▶ _Task brief_: Give back the lines exactly, from the first one to the line with "return collection", both ends included.

▶ _Supplied information_:
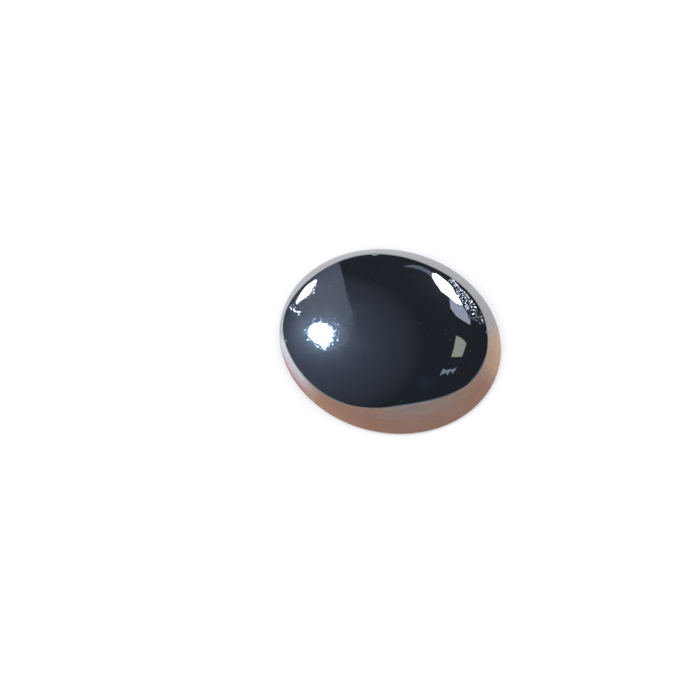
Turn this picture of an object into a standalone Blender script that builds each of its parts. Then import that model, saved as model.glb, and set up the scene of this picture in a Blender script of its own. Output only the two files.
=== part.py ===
"""Polished hematite cabochon: one oval stone, cut with a domed top, a tapered wall and a flat back.

The stone lies on its flat back. Metres, +Z up, the long axis along X, the origin at the middle of the back.
The shape follows the order of the cutter's work. A round blank with a pointed end is turned first. Its wall
is then ground to an oval that leans inwards, up to a hand-cut edge that wanders a little, and its point is
rubbed down to one smooth dome, which meets the wall along that edge.
"""

import math

import bmesh
import bpy

# Driving dimensions, in metres
LENGTH = 0.0160
WIDTH = 0.0131
HEIGHT = 0.0046

# The sharp edge between the wall and the dome, as an oval of its own
EDGE_LENGTH = 0.01454
EDGE_WIDTH = 0.01103
EDGE_TWIST = math.radians(9.6)
EDGE_CENTRE = (-0.00008, 0.00008)
EDGE_HEIGHT = 0.0028

# How the hand-cut edge wanders off its oval: waves round the stone, part of the radius, phase
EDGE_WAVES = (
    (3, 0.0189, math.radians(-34)),
    (4, 0.0078, math.radians(-58)),
    (5, 0.0133, math.radians(-174)),
)

# The dome falls mostly with the square of the distance, and this share of it with the fourth power
DOME_SHOULDER = 0.15

# The wall is a little full between its edges, and the corner at the back is rounded
WALL_FULLNESS = 0.00004
BACK_ROUNDING = 0.00025

# On the turned blank, the level where that rounding ends
ROUNDING_TOP = BACK_ROUNDING / EDGE_HEIGHT

# How finely the stone is divided
SEGMENTS = 80
DOME_RINGS = 18
WALL_LEVELS = 4
ROUNDING_LEVELS = 3

# The polished face: a dark grey metal with a blue cast
POLISHED_COLOUR = (0.075, 0.085, 0.105, 1.0)
POLISHED_METALLIC = 0.9
POLISHED_ROUGHNESS = 0.12


def clear_scene():
    """Start from an empty scene."""
    for obj in list(bpy.data.objects):
        bpy.data.objects.remove(obj, do_unlink=True)


def new_collection(name):
    """Make a collection and link it to the scene."""
    collection = bpy.data.collections.new(name)
    bpy.context.scene.collection.children.link(collection)
    return collection


def polished_hematite():
    """The material of the whole stone."""
    material = bpy.data.materials.new("polished_hematite")
    material.use_nodes = True
    shader = material.node_tree.nodes["Principled BSDF"]
    shader.inputs["Base Color"].default_value = POLISHED_COLOUR
    shader.inputs["Metallic"].default_value = POLISHED_METALLIC
    shader.inputs["Roughness"].default_value = POLISHED_ROUGHNESS
    material.diffuse_color = POLISHED_COLOUR
    return material


def blank_profile():
    """Half the section of the turned blank, as (radius, level), from the middle of the back to the tip.

    The blank has a radius of 1. Its level runs from 0 at the back to 1 at the edge, and to 2 at the tip.
    """
    profile = [(0.0, 0.0)]
    for step in range(ROUNDING_LEVELS):
        turn = 0.5 * math.pi * step / ROUNDING_LEVELS
        profile.append((1.0, ROUNDING_TOP * (1.0 - math.cos(turn))))
    for step in range(WALL_LEVELS):
        profile.append((1.0, ROUNDING_TOP + (1.0 - ROUNDING_TOP) * step / WALL_LEVELS))
    for step in range(DOME_RINGS + 1):
        share = step / DOME_RINGS
        profile.append((1.0 - share, 1.0 + share))
    return profile


def turn_blank(collection):
    """Turn the profile into a closed blank, and return it as a plain mesh."""
    profile = blank_profile()
    mesh = bpy.data.meshes.new("blank")
    # A screwed profile runs from top to bottom on its outer side, so the points go in from the top
    points = [(radius, 0.0, level) for radius, level in reversed(profile)]
    edges = [(index, index + 1) for index in range(len(points) - 1)]
    mesh.from_pydata(points, edges, [])
    blank = bpy.data.objects.new("blank", mesh)
    collection.objects.link(blank)

    screw = blank.modifiers.new("turn", "SCREW")
    screw.axis = "Z"
    screw.angle = math.tau
    screw.steps = SEGMENTS
    screw.render_steps = SEGMENTS
    screw.use_merge_vertices = True
    screw.merge_threshold = 0.0001

    depsgraph = bpy.context.evaluated_depsgraph_get()
    turned = bpy.data.meshes.new_from_object(blank.evaluated_get(depsgraph))
    bpy.data.objects.remove(blank, do_unlink=True)
    return turned


def back_oval(angle):
    """The widest oval of the stone at this angle: the point, and the way that faces outwards there."""
    point = (0.5 * LENGTH * math.cos(angle), 0.5 * WIDTH * math.sin(angle))
    facing = (math.cos(angle) / LENGTH, math.sin(angle) / WIDTH)
    size = math.hypot(*facing)
    return point, (facing[0] / size, facing[1] / size)


def edge_plan(angle, share=1.0):
    """The hand-cut edge seen from above, or the same line drawn in to a share of its distance."""
    around = angle - EDGE_TWIST
    wander = 1.0
    for count, part, phase in EDGE_WAVES:
        wander += part * math.cos(count * around - phase)
    along = 0.5 * EDGE_LENGTH * math.cos(around) * wander * share
    across = 0.5 * EDGE_WIDTH * math.sin(around) * wander * share
    cosine, sine = math.cos(EDGE_TWIST), math.sin(EDGE_TWIST)
    return (
        EDGE_CENTRE[0] + along * cosine - across * sine,
        EDGE_CENTRE[1] + along * sine + across * cosine,
    )


def dome_height(x, y):
    """The height of the polished dome over this place, one smooth surface for the whole top."""
    cosine, sine = math.cos(EDGE_TWIST), math.sin(EDGE_TWIST)
    from_x, from_y = x - EDGE_CENTRE[0], y - EDGE_CENTRE[1]
    along = (from_x * cosine + from_y * sine) / (0.5 * EDGE_LENGTH)
    across = (from_y * cosine - from_x * sine) / (0.5 * EDGE_WIDTH)
    spread = along**2 + across**2
    fall = (1.0 - DOME_SHOULDER) * spread + DOME_SHOULDER * spread**2
    return HEIGHT - (HEIGHT - EDGE_HEIGHT) * fall


def wall_point(angle, level):
    """A point of the wall, from the back at level 0 to the edge at level 1."""
    (outer_x, outer_y), facing = back_oval(angle)
    edge_x, edge_y = edge_plan(angle)
    if level < ROUNDING_TOP:
        lean = 0.0
        height = level * EDGE_HEIGHT
        outwards = math.sqrt(BACK_ROUNDING**2 - (BACK_ROUNDING - height) ** 2) - BACK_ROUNDING
    else:
        lean = (level - ROUNDING_TOP) / (1.0 - ROUNDING_TOP)
        height = BACK_ROUNDING + (dome_height(edge_x, edge_y) - BACK_ROUNDING) * lean
        outwards = WALL_FULLNESS * math.sin(math.pi * lean)
    return (
        outer_x + (edge_x - outer_x) * lean + facing[0] * outwards,
        outer_y + (edge_y - outer_y) * lean + facing[1] * outwards,
        height,
    )


def stone_point(x, y, level):
    """Where the cutter's grinding leaves a point of the turned blank."""
    radius = math.hypot(x, y)
    angle = math.atan2(y, x)
    if level == 0.0 and radius < 0.5:
        return (0.0, 0.0, 0.0)
    if level <= 1.0:
        return wall_point(angle, level)
    place = edge_plan(angle, radius)
    return (*place, dome_height(*place))


def make_stone(collection):
    """Grind the turned blank to the stone's shape."""
    mesh = turn_blank(collection)
    shaped = bmesh.new()
    shaped.from_mesh(mesh)
    for vertex in shaped.verts:
        vertex.co = stone_point(*vertex.co)
    bmesh.ops.recalc_face_normals(shaped, faces=shaped.faces)
    shaped.to_mesh(mesh)
    shaped.free()

    mesh.name = "cabochon"
    mesh.shade_smooth()
    mesh.set_sharp_from_angle(angle=math.radians(24))
    mesh.materials.append(polished_hematite())
    stone = bpy.data.objects.new("cabochon", mesh)
    collection.objects.link(stone)
    return stone


def main():
    clear_scene()
    hematite = new_collection("hematite")
    make_stone(hematite)


main()
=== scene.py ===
# %% [markdown]
# # A polished hematite cabochon
# Hematite is an iron ore that takes a mirror polish. Cut as a cabochon it is a low black dome on a ground
# wall, and nearly all that the eye sees of it is what it mirrors. This lesson makes three things: the
# stone's surface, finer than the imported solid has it, the three finishes that the cutter left on it, and
# a small studio whose lamps lie where the dome shows them.

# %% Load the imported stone
import math
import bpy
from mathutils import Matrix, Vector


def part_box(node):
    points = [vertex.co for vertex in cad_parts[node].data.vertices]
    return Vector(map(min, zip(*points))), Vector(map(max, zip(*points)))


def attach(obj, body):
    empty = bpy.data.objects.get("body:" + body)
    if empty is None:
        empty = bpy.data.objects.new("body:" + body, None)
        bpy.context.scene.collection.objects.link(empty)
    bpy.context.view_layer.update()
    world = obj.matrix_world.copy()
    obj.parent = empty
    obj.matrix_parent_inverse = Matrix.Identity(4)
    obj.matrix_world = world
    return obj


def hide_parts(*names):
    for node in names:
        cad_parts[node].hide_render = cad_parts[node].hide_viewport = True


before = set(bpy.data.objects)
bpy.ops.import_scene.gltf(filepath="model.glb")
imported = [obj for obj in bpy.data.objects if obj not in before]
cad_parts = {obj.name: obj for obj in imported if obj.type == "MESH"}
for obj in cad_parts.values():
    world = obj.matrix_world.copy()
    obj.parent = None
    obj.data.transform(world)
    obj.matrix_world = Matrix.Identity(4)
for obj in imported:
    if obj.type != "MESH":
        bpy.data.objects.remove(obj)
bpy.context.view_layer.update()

from types import SimpleNamespace

import bpy
from mathutils import Matrix, Vector

# %% [markdown]
# ## Sums on sockets
# A formula in a node tree takes one Math node for each sign. Placing them one by one is slow to write and
# slower to read. A small class can wrap a socket instead and answer to Python's own operators, so that
# the same formula works on numbers and on sockets, in a shader and in Geometry Nodes alike.

# %% A socket that answers to operators
MATH_NODE = "ShaderNodeMath"


class Wire:
    """A node's output that can be added, multiplied and compared. Each operator adds a Math node."""

    def __init__(self, bench, socket):
        self.bench = bench
        self.socket = socket

    def math(self, operation, *values):
        return self.bench.node(MATH_NODE, {"operation": operation}, dict(enumerate(values)))

    def __add__(self, other):
        return self.math("ADD", self, other)

    def __radd__(self, other):
        return self.math("ADD", other, self)

    def __sub__(self, other):
        return self.math("SUBTRACT", self, other)

    def __rsub__(self, other):
        return self.math("SUBTRACT", other, self)

    def __mul__(self, other):
        return self.math("MULTIPLY", self, other)

    def __rmul__(self, other):
        return self.math("MULTIPLY", other, self)

    def __truediv__(self, other):
        return self.math("DIVIDE", self, other)

    def __neg__(self):
        return self.math("MULTIPLY", self, -1.0)

    def __gt__(self, other):
        return self.math("GREATER_THAN", self, other)

    def __lt__(self, other):
        return self.math("LESS_THAN", self, other)


class Bench:
    """A node tree to work on: adds any node, sets it up and joins its sockets."""

    def __init__(self, tree):
        self.tree = tree

    def node(self, kind, settings=None, values=None, output=0):
        node = self.tree.nodes.new(kind)
        for name, setting in (settings or {}).items():
            setattr(node, name, setting)
        for key, value in (values or {}).items():
            self.feed(node.inputs[key], value)
        return Wire(self, node.outputs[output])

    def feed(self, socket, value):
        if isinstance(value, Wire):
            self.tree.links.new(value.socket, socket)
        else:
            socket.default_value = value

    def point(self, x, y, z):
        return self.node("ShaderNodeCombineXYZ", values={0: x, 1: y, 2: z})

    def parts(self, vector):
        first = self.node("ShaderNodeSeparateXYZ", values={0: vector})
        return [Wire(self, socket) for socket in first.socket.node.outputs]

    def scaled(self, vector, x, y, z):
        settings = {"operation": "MULTIPLY"}
        return self.node("ShaderNodeVectorMath", settings, {0: vector, 1: (x, y, z)})

    def blend(self, amount, colour, other):
        """Mix two colours: none of the amount gives the first."""
        settings = {"data_type": "RGBA", "clamp_factor": True}
        return self.node("ShaderNodeMix", settings, {0: amount, 6: colour, 7: other}, output=2)


def cosine(value):
    return value.math("COSINE", value) if isinstance(value, Wire) else math.cos(value)


def sine(value):
    return value.math("SINE", value) if isinstance(value, Wire) else math.sin(value)


def root(value):
    return value.math("SQRT", value) if isinstance(value, Wire) else math.sqrt(value)


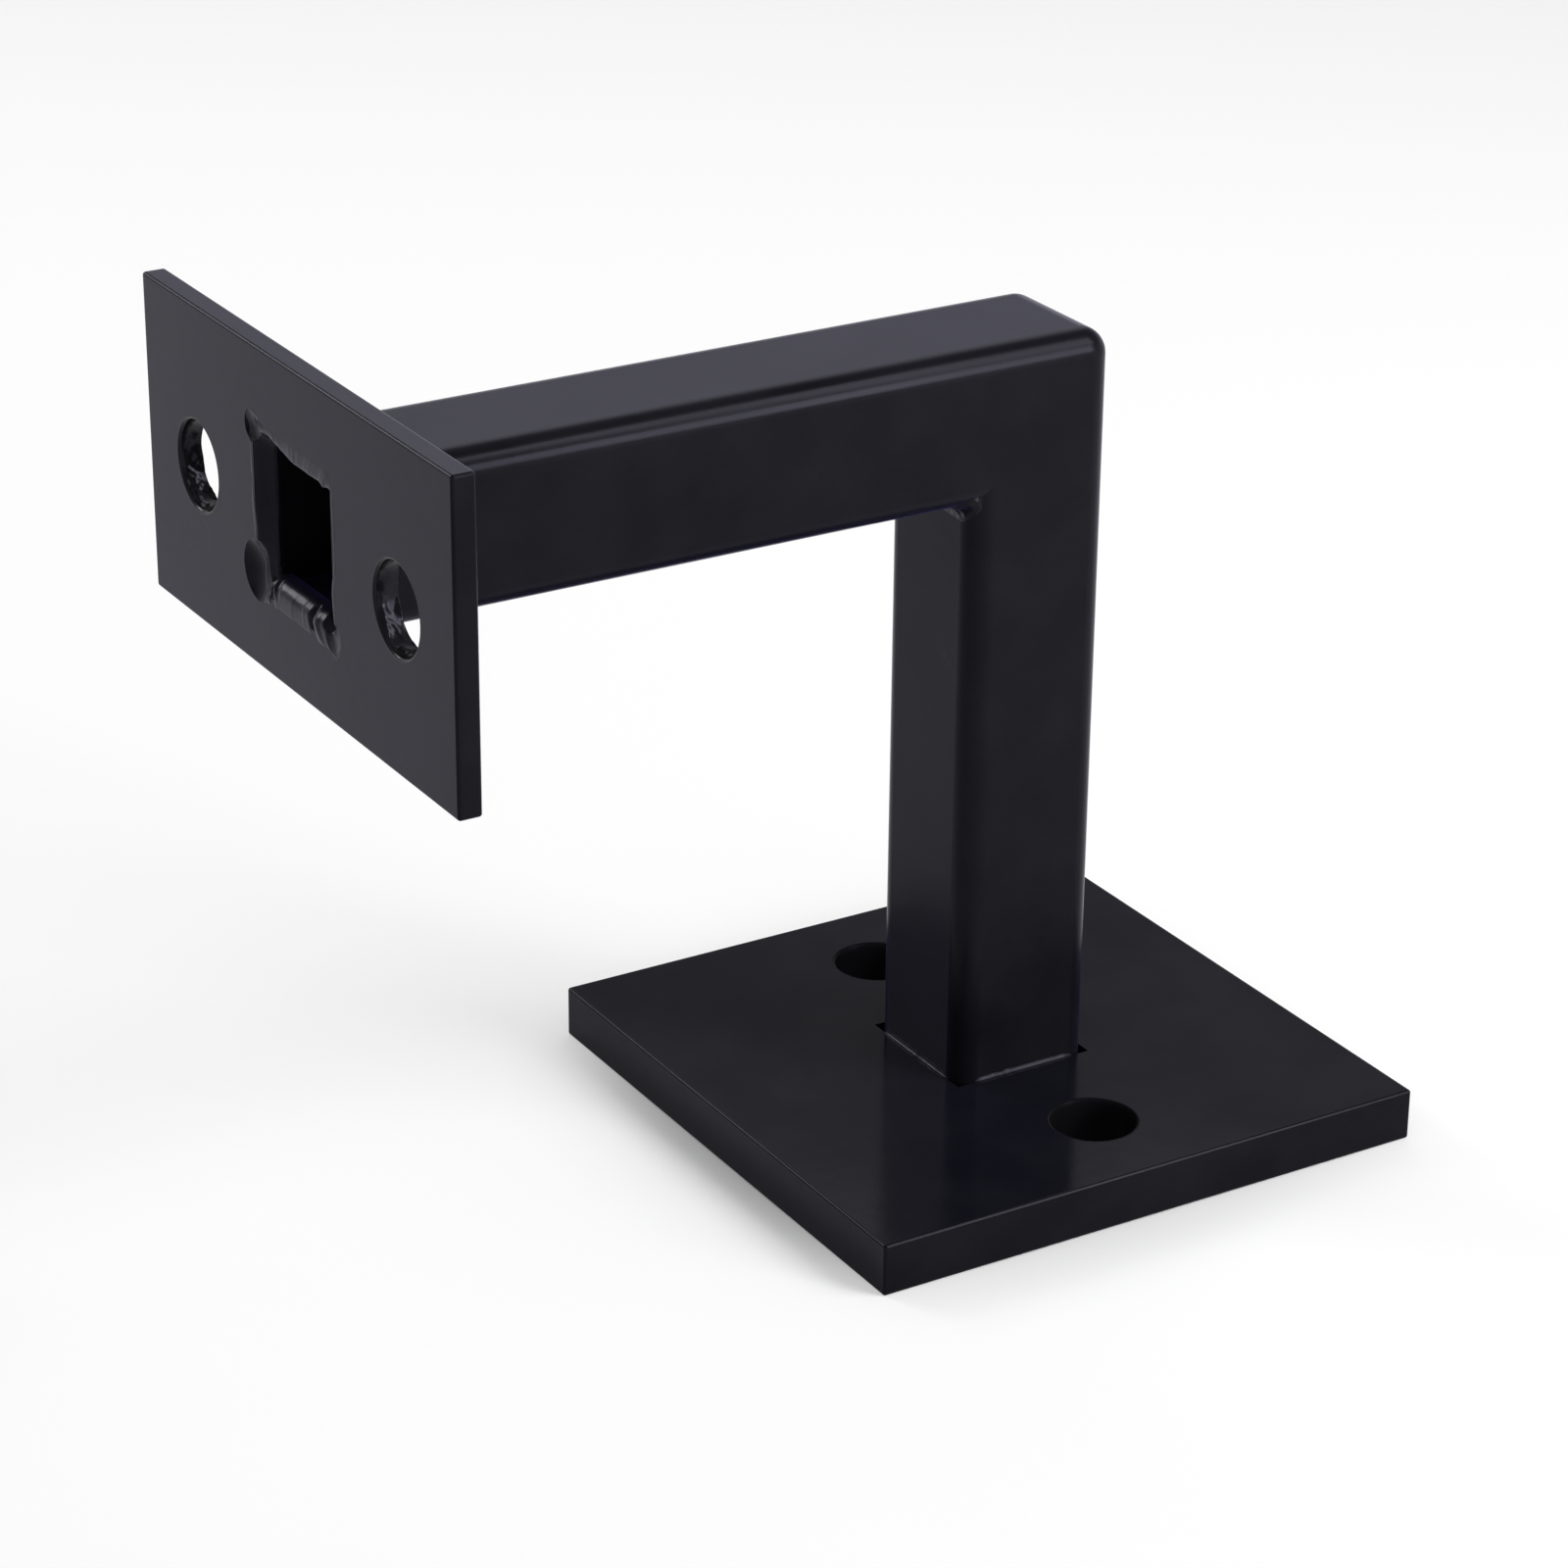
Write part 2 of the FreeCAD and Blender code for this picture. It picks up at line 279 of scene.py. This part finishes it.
class WindowBead:
    """How the bead in the rail plate's window was left. Places are across and up from the
    window's middle, where across is to the left."""

    LEFT_SAG = (10.1, -3.4)
    RIGHT_SAG = (-10.1, -4.6)
    RIGHT_BULGE = (-10.1, 2.5)
    UPPER_LEFT_RUN = (9.2, 9.2)
    LOWER_RIGHT_RUN = (-9.2, -9.2)
    SLANTED_LINES = (6.9, 0)
    SLANTED_PITCH = 1.7
    NOTCH = (-4.2, 0)
    LUMP = (-5.6, 0)
    UPPER_LUMP = (7.8, 10.1)

    @staticmethod
    def shares(y, z):
        """Flush along the upper side towards the right, heaped along the lower side."""
        flush = ease(z, 8.4, 9.6) * (1 - ease(y, -1.0, 8.0))
        heaped = ease(-z, 8.4, 9.6) * ease(y, -9.4, -7.2) * (1 - ease(y, 7.0, 9.0))
        return flush, heaped

    @staticmethod
    def sag(turn, y, z):
        """Inwards low on both upright sides, outwards above the middle of the right one, and a
        little either way all round, less so on the upper side."""
        left = 0.45 * near(y, z, WindowBead.LEFT_SAG, 2.6)
        bulge = 0.30 * near(y, z, WindowBead.RIGHT_BULGE, 3.5)
        right = 0.55 * near(y, z, WindowBead.RIGHT_SAG, 2.6) - bulge
        return left + right + (0.05 - 0.03 * ease(z, 6.0, 9.0)) * wander(turn, 7, 22, 3)

    @staticmethod
    def spread(y, z):
        """Outwards over the bowls at the upper left and the lower right corner."""
        upper_left = 1.7 * near(y, z, WindowBead.UPPER_LEFT_RUN, 1.9)
        return upper_left + 1.5 * near(y, z, WindowBead.LOWER_RIGHT_RUN, 1.9)

    @staticmethod
    def ripple(turn, y, z, outside):
        """Two slanted freeze lines at the left of the lower side, a notch and a lump at its right,
        a lump beside the upper left corner, and a fine unevenness all round."""
        low = ease(-z, 8.0, 9.4)
        lines = WindowBead.SLANTED_LINES
        past = y - lines[0] + 0.7 * (outside + 1.5)
        wave = np.cos(2 * np.pi * past / WindowBead.SLANTED_PITCH)
        slanted = 0.24 * wave * near(y, 0, lines, 1.4)
        notch = 0.5 * near(y, 0, WindowBead.NOTCH, 0.38)
        lump = -0.15 * near(y, 0, WindowBead.LUMP, 0.8)
        upper = -0.10 * near(y, z, WindowBead.UPPER_LUMP, 1.1)
        uneven = 0.007 * wander(turn, 30, 80, 5) + 0.018 * wander(turn + 0.003 * outside, 6, 24, 6)
        return (slanted + notch + lump) * low + upper + uneven

    @staticmethod
    def hollows(y, z):
        """The melted bowls, less where the bead has run over them."""
        upper_left = (0.45 + 0.3 * ease(z, 9.0, 11.5)) * ease(z, 4.0, 6.0) * ease(y, 4.0, 6.0)
        lower_right = 0.75 * ease(-z, 4.0, 6.0) * ease(-y, 4.0, 6.0)
        return bowl_depth(y, z) * (1 - upper_left - lower_right)


class FootBead:
    """How the bead under the base plate was left: even, with close freeze lines."""

    FLUSH_SHARE = 0.3
    PITCH = 1.15

    @staticmethod
    def shares(y, z):
        """Partly flush all round, and heaped nowhere."""
        return FootBead.FLUSH_SHARE + 0 * y, 0 * y

    @staticmethod
    def sag(turn, y, z):
        """A little either way all round."""
        return 0.07 * wander(turn, 6, 26, 11)

    @staticmethod
    def spread(y, z):
        """Nowhere outwards."""
        return 0 * y

    @staticmethod
    def ripple(turn, y, z, outside):
        """Freeze lines about a pitch apart, curved back across the bead, and a slow unevenness."""
        lines = round(8 * CUT_OUT_HALF / FootBead.PITCH)
        chevron = np.cos(2 * np.pi * lines * turn + 2.2 * (outside + 0.4) ** 2)
        return 0.04 * chevron + 0.03 * wander(turn, 5, 30, 12)

    @staticmethod
    def hollows(y, z):
        """None: nothing has melted under the base plate."""
        return 0 * y


def add_window_weld(material):
    """The bead in the rail plate's window: rings of its section round a rounded square,
    stood on edge in the plate."""
    y, z, depth = bead_ring(WindowBead, RAIL_TUBE_RECESS)
    rings = np.stack([RAIL_FACE + depth, y, ARM_AXIS_HEIGHT + z], axis=-1)
    add_shells("window_weld", [rings], material, ["rail_plate_weld"])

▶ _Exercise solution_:
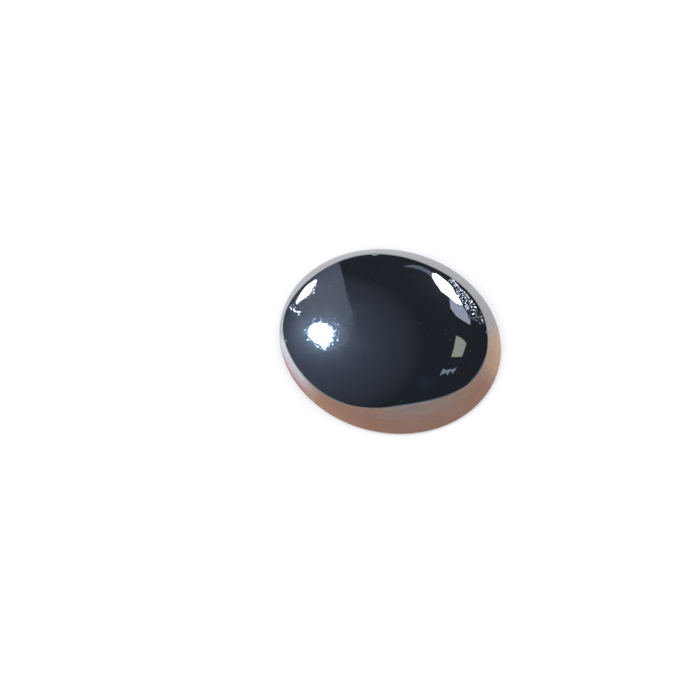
Turn this picture of an object into a standalone Blender script that builds each of its parts. Then import that model, saved as model.glb, and set up the scene of this picture in a Blender script of its own. Output only the two files.
=== part.py ===
"""Polished hematite cabochon: one oval stone, cut with a domed top, a tapered wall and a flat back.

The stone lies on its flat back. Metres, +Z up, the long axis along X, the origin at the middle of the back.
The shape follows the order of the cutter's work. A round blank with a pointed end is turned first. Its wall
is then ground to an oval that leans inwards, up to a hand-cut edge that wanders a little, and its point is
rubbed down to one smooth dome, which meets the wall along that edge.
"""

import math

import bmesh
import bpy

# Driving dimensions, in metres
LENGTH = 0.0160
WIDTH = 0.0131
HEIGHT = 0.0046

# The sharp edge between the wall and the dome, as an oval of its own
EDGE_LENGTH = 0.01454
EDGE_WIDTH = 0.01103
EDGE_TWIST = math.radians(9.6)
EDGE_CENTRE = (-0.00008, 0.00008)
EDGE_HEIGHT = 0.0028

# How the hand-cut edge wanders off its oval: waves round the stone, part of the radius, phase
EDGE_WAVES = (
    (3, 0.0189, math.radians(-34)),
    (4, 0.0078, math.radians(-58)),
    (5, 0.0133, math.radians(-174)),
)

# The dome falls mostly with the square of the distance, and this share of it with the fourth power
DOME_SHOULDER = 0.15

# The wall is a little full between its edges, and the corner at the back is rounded
WALL_FULLNESS = 0.00004
BACK_ROUNDING = 0.00025

# On the turned blank, the level where that rounding ends
ROUNDING_TOP = BACK_ROUNDING / EDGE_HEIGHT

# How finely the stone is divided
SEGMENTS = 80
DOME_RINGS = 18
WALL_LEVELS = 4
ROUNDING_LEVELS = 3

# The polished face: a dark grey metal with a blue cast
POLISHED_COLOUR = (0.075, 0.085, 0.105, 1.0)
POLISHED_METALLIC = 0.9
POLISHED_ROUGHNESS = 0.12


def clear_scene():
    """Start from an empty scene."""
    for obj in list(bpy.data.objects):
        bpy.data.objects.remove(obj, do_unlink=True)


def new_collection(name):
    """Make a collection and link it to the scene."""
    collection = bpy.data.collections.new(name)
    bpy.context.scene.collection.children.link(collection)
    return collection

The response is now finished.